### Material provided

— start —

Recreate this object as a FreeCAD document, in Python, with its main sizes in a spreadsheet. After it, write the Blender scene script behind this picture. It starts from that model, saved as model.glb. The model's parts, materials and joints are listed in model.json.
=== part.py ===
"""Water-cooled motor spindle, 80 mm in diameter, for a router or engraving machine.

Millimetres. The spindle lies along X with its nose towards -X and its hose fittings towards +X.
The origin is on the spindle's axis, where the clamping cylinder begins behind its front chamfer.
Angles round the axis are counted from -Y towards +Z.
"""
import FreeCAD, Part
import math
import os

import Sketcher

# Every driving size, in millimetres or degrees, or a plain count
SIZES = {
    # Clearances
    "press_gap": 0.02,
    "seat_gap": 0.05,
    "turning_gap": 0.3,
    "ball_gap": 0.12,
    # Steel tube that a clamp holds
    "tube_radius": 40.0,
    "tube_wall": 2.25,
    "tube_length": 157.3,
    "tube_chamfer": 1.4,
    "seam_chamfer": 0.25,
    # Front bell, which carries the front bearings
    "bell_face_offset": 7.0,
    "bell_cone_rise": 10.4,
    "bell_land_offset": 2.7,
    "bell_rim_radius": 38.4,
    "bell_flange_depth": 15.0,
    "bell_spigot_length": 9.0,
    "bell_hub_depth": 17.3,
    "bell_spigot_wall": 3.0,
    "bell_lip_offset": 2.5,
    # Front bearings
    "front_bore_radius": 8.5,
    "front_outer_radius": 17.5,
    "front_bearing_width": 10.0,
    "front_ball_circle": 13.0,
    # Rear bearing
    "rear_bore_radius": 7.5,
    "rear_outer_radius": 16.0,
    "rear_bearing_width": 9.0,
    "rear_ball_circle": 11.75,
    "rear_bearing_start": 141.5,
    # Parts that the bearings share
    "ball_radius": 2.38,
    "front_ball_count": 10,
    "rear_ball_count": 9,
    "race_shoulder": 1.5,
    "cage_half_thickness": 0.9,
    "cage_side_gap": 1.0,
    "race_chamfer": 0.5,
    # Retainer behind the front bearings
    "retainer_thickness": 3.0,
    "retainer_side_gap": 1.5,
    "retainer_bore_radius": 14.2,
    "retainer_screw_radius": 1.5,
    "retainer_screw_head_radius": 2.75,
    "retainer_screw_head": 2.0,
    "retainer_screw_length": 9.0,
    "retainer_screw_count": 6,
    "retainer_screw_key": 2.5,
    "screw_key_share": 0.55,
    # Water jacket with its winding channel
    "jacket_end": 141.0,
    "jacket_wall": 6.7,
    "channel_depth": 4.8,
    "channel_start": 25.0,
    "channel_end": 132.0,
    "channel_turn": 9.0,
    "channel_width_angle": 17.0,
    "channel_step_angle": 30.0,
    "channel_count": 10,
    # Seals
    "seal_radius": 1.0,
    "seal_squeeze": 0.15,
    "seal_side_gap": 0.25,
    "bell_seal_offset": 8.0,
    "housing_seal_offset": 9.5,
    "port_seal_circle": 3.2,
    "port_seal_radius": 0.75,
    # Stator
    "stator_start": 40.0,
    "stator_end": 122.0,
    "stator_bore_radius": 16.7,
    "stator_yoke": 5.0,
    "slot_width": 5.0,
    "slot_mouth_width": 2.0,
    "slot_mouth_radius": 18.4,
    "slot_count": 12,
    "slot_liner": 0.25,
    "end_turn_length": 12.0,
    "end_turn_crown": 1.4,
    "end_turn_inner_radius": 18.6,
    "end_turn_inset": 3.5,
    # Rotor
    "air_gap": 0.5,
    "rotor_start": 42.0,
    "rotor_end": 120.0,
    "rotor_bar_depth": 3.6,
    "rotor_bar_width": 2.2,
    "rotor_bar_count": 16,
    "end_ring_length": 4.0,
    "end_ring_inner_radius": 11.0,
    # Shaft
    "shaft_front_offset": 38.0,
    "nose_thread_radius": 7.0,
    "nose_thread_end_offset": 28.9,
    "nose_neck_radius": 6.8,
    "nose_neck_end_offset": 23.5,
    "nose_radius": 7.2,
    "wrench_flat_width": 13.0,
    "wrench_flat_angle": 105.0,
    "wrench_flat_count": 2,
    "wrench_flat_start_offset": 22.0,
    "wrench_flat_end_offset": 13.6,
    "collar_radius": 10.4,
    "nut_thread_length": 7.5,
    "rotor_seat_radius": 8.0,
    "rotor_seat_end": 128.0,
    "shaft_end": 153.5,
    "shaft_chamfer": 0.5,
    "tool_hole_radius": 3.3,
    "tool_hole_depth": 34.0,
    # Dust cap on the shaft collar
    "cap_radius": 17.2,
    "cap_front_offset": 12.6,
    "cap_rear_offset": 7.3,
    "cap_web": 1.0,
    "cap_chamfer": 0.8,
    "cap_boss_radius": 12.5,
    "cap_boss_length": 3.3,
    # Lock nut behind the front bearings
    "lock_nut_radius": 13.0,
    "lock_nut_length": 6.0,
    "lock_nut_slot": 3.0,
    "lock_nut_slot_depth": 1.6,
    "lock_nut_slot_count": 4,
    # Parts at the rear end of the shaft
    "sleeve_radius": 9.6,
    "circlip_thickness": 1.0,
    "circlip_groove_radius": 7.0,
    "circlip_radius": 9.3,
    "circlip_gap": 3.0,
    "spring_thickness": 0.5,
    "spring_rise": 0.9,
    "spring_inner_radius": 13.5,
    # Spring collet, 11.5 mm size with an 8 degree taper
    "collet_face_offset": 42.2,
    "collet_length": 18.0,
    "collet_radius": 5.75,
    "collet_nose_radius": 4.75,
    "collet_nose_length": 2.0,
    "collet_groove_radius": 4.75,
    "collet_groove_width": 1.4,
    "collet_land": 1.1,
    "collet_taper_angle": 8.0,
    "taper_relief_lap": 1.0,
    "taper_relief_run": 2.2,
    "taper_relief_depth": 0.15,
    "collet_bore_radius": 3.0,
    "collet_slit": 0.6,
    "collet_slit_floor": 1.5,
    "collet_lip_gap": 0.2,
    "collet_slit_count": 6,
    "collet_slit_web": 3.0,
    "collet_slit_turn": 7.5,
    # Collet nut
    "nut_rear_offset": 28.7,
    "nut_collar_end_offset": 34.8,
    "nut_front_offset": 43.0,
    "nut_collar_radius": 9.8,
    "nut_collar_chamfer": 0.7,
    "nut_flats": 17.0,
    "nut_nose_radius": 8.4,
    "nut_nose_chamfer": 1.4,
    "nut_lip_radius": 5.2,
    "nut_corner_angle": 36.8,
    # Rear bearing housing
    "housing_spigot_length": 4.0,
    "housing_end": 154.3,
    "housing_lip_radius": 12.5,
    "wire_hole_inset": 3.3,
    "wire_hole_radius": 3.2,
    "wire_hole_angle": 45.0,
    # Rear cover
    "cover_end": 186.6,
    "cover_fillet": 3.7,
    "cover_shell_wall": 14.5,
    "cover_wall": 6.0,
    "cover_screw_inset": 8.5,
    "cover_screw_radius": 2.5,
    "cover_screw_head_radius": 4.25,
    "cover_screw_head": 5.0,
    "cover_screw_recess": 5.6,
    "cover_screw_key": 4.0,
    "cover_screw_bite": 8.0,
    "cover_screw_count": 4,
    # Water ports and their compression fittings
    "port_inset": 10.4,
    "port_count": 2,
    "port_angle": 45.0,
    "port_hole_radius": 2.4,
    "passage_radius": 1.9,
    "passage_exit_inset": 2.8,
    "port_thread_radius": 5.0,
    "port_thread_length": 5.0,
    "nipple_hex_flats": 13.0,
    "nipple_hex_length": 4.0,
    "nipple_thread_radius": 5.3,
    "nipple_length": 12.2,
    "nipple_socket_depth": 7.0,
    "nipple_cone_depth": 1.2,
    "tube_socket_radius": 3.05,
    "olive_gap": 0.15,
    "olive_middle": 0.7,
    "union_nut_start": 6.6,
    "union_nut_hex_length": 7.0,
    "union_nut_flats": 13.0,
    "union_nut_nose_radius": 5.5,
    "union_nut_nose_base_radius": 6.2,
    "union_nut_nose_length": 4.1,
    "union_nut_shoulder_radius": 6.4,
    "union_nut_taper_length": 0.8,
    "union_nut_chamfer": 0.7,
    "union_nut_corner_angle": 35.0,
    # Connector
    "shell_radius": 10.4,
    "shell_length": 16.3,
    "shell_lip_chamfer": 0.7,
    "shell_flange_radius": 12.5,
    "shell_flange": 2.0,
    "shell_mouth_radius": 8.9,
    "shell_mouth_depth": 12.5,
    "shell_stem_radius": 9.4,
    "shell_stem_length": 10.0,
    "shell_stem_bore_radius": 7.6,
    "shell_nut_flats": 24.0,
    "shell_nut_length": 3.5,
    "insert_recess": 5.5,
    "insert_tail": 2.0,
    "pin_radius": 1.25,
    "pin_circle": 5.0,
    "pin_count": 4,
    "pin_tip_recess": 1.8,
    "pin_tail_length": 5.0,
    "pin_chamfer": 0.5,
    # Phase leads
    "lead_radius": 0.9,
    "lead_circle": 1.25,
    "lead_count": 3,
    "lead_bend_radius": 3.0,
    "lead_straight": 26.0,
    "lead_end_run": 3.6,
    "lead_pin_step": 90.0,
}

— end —
— start —

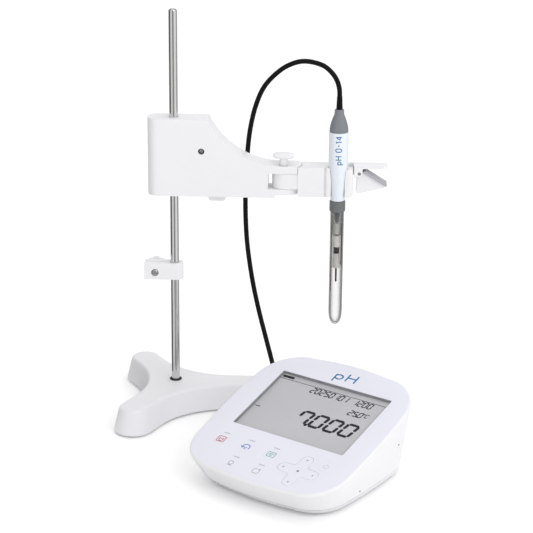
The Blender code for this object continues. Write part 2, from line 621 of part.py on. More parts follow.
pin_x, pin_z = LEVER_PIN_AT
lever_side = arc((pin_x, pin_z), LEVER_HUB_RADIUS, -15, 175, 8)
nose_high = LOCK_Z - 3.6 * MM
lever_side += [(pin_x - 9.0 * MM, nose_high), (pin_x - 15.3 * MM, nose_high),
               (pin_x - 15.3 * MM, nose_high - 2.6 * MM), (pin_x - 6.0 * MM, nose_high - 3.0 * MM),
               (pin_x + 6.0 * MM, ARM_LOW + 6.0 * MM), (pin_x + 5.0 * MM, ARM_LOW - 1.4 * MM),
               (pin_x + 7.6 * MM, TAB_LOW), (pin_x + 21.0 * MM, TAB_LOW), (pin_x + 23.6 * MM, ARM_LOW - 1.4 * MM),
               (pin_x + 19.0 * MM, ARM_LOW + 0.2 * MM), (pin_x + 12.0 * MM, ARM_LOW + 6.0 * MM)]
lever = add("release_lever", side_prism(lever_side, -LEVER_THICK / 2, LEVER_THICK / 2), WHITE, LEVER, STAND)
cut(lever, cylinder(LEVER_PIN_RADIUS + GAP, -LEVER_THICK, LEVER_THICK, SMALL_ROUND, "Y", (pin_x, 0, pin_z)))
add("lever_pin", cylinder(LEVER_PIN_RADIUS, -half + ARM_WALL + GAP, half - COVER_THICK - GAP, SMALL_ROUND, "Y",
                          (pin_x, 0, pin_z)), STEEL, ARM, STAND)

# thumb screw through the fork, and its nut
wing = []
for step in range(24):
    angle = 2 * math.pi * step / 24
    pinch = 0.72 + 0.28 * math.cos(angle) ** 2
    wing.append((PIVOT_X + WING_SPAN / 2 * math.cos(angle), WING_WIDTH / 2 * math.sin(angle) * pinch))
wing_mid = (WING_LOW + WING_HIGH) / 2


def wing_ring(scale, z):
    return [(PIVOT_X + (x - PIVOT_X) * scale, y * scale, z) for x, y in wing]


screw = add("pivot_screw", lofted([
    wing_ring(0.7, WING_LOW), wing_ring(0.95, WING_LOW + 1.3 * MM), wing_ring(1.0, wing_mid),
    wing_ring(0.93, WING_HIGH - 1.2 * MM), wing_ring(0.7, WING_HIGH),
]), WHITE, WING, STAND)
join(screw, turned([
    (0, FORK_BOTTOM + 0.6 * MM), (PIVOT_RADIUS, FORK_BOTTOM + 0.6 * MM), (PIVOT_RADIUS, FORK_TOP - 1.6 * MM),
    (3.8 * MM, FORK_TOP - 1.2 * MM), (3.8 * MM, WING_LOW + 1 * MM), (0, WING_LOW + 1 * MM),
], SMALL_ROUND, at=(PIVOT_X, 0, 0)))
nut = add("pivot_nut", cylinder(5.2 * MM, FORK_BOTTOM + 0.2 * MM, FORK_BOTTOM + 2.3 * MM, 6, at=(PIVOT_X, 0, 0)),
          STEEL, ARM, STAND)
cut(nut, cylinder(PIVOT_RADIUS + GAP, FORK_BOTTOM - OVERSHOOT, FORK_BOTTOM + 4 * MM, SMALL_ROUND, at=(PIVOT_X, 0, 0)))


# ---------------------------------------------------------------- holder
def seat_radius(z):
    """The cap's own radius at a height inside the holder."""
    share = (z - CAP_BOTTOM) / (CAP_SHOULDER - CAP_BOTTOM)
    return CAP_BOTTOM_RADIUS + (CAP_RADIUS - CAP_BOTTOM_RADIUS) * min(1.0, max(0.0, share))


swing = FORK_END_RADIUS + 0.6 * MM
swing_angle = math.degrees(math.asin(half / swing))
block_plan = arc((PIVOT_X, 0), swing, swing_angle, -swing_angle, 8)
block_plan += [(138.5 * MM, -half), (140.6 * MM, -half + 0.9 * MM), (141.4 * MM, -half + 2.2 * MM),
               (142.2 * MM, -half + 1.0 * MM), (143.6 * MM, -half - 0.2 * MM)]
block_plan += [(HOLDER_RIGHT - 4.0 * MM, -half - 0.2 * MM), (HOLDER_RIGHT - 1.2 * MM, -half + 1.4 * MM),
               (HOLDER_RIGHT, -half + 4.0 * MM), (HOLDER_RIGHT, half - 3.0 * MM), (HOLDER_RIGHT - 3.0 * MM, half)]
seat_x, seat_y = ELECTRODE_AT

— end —
— start —

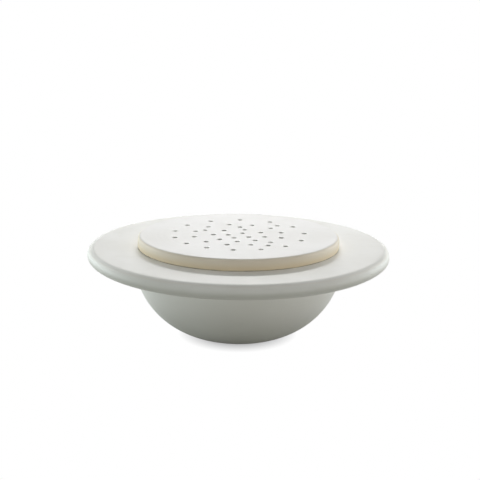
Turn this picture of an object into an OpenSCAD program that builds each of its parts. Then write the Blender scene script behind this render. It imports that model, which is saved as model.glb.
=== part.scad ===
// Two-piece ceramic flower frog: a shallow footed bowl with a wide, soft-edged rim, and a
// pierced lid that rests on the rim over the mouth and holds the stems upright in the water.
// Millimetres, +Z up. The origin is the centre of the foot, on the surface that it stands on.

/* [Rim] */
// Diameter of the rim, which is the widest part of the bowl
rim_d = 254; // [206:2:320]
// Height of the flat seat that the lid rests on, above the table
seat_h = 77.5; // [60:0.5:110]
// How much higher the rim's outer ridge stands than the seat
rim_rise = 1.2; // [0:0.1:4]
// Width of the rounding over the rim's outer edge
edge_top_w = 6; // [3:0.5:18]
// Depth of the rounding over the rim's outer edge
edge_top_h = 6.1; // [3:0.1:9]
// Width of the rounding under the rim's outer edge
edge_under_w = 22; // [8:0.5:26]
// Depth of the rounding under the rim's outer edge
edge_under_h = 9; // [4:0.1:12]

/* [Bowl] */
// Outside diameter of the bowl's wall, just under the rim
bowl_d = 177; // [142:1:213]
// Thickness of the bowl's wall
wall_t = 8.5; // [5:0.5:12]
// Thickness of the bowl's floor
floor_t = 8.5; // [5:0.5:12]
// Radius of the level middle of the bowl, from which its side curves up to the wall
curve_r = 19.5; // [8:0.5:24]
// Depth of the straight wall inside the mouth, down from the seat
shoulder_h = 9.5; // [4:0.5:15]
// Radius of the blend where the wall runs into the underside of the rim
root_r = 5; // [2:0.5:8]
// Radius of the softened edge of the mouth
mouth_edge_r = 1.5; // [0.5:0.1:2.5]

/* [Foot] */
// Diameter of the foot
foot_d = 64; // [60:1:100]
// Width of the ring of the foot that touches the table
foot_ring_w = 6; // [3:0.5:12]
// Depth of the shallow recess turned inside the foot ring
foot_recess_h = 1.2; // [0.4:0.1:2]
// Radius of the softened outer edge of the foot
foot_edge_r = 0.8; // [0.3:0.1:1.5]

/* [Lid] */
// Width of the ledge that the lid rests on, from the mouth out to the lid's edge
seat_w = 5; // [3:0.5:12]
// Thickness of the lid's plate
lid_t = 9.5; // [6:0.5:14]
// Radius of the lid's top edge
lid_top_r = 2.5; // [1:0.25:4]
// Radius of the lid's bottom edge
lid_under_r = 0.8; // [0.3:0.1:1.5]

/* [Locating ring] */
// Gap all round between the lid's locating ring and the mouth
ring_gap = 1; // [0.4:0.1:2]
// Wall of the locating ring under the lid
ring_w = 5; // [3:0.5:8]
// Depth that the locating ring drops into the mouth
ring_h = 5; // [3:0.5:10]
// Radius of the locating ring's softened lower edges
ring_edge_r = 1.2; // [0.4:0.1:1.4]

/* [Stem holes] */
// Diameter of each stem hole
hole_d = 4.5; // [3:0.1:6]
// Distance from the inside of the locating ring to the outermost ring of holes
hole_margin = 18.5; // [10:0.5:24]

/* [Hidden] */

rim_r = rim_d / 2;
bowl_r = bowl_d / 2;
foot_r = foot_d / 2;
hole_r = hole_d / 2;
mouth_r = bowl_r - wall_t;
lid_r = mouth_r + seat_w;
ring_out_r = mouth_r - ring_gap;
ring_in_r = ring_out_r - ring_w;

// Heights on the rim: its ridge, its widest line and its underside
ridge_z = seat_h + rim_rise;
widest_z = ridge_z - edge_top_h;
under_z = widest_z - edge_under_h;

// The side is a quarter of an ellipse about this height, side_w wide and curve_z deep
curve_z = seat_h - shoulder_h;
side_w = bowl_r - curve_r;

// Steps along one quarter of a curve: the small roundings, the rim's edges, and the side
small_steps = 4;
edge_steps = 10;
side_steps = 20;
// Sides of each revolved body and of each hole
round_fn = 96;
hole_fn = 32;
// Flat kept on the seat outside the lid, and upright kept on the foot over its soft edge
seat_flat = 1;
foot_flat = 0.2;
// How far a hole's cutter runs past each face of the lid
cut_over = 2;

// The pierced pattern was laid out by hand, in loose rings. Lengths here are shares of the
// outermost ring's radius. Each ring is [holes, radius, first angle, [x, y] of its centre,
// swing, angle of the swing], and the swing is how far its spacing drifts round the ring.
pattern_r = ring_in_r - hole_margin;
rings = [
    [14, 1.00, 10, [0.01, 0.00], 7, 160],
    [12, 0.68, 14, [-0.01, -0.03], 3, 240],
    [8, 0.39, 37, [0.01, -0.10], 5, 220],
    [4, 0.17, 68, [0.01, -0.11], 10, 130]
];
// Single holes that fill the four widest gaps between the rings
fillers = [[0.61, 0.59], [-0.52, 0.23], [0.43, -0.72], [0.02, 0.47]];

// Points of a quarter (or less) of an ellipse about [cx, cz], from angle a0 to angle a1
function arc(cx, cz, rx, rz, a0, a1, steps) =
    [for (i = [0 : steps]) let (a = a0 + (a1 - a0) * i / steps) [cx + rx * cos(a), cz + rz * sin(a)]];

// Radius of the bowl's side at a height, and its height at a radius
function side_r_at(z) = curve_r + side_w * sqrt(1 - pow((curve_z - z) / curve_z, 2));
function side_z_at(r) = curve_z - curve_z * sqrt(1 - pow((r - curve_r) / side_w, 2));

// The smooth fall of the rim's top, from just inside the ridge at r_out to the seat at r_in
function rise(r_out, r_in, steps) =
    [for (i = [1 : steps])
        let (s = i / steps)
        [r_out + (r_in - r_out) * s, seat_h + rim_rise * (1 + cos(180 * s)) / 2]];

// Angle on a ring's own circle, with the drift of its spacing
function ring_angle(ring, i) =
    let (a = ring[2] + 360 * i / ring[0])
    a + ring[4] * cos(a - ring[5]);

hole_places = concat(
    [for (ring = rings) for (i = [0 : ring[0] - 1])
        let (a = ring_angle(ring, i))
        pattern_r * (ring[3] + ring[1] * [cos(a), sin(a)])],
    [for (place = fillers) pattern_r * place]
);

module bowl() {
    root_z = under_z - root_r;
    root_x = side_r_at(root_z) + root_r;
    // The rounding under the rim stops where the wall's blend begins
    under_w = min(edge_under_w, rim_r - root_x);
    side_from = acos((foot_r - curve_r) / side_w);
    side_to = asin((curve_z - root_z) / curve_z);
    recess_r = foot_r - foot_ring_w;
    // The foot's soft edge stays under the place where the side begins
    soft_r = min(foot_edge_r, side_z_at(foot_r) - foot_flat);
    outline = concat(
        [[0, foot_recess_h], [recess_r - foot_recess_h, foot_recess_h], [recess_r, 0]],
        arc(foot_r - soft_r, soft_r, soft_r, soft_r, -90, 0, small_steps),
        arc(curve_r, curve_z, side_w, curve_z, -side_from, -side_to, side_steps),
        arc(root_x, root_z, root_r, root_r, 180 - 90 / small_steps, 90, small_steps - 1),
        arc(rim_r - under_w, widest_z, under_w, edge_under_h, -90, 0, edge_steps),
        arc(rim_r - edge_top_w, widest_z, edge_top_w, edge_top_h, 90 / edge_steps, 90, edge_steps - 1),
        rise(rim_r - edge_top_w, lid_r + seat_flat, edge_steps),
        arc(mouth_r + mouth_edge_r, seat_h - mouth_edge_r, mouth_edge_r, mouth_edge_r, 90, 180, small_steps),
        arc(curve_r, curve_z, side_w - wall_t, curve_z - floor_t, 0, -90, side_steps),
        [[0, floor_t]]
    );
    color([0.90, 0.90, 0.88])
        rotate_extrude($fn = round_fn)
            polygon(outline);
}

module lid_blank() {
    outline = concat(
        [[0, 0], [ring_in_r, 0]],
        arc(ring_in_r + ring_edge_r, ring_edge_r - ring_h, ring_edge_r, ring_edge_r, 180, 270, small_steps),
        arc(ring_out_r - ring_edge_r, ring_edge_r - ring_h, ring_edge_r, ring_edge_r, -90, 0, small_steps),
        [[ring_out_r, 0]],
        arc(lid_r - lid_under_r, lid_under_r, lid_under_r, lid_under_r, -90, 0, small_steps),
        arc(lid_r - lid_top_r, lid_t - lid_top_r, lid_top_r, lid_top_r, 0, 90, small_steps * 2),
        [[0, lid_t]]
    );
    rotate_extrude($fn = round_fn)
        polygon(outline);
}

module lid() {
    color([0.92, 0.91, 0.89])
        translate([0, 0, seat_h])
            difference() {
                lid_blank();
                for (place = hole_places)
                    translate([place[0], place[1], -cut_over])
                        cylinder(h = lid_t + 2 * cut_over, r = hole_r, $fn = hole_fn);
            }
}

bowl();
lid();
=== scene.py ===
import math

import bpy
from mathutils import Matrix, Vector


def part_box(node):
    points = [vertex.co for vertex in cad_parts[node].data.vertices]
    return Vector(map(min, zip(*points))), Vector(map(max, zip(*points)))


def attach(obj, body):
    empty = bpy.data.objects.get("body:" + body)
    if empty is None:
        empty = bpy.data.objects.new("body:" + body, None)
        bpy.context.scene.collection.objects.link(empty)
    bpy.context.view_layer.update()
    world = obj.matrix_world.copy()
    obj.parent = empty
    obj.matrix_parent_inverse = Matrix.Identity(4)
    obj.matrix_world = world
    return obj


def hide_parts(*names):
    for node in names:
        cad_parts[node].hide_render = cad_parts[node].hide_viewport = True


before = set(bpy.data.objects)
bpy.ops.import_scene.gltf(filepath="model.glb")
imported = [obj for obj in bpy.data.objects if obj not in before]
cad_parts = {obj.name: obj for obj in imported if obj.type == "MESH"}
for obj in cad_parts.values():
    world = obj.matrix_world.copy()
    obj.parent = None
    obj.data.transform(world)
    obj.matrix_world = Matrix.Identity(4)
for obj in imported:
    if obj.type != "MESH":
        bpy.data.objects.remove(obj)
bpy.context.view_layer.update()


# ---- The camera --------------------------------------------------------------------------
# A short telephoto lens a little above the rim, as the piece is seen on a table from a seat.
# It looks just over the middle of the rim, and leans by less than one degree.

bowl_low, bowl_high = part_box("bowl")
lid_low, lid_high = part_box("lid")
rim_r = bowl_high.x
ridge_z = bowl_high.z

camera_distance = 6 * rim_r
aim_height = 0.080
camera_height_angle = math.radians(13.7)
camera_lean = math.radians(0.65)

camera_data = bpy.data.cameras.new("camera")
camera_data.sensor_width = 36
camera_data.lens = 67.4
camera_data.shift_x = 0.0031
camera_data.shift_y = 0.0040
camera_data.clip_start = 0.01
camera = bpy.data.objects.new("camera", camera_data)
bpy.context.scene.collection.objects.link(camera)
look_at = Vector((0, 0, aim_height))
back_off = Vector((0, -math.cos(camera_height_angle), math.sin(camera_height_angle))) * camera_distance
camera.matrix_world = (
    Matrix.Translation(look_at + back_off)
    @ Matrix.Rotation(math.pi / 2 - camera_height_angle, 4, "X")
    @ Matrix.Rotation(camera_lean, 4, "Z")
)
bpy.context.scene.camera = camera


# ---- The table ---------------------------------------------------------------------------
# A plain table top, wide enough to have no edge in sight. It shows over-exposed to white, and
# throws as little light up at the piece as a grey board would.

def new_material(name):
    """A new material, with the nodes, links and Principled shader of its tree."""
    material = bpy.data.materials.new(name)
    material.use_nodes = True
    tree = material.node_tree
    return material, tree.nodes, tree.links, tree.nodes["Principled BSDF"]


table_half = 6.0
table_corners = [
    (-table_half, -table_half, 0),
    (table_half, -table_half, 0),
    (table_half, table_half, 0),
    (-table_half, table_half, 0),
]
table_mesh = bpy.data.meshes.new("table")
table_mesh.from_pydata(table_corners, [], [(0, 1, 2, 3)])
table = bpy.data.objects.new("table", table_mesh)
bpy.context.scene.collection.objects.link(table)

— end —

### Exercise
Retype only this portion of the data above: the line containing "bpy.data.objects.remove(obj)", the line containing "camera_lean = math.radians(0.65)", and all lines between them, exactly.

### Completed task
        bpy.data.objects.remove(obj)
bpy.context.view_layer.update()


# ---- The camera --------------------------------------------------------------------------
# A short telephoto lens a little above the rim, as the piece is seen on a table from a seat.
# It looks just over the middle of the rim, and leans by less than one degree.

bowl_low, bowl_high = part_box("bowl")
lid_low, lid_high = part_box("lid")
rim_r = bowl_high.x
ridge_z = bowl_high.z

camera_distance = 6 * rim_r
aim_height = 0.080
camera_height_angle = math.radians(13.7)
camera_lean = math.radians(0.65)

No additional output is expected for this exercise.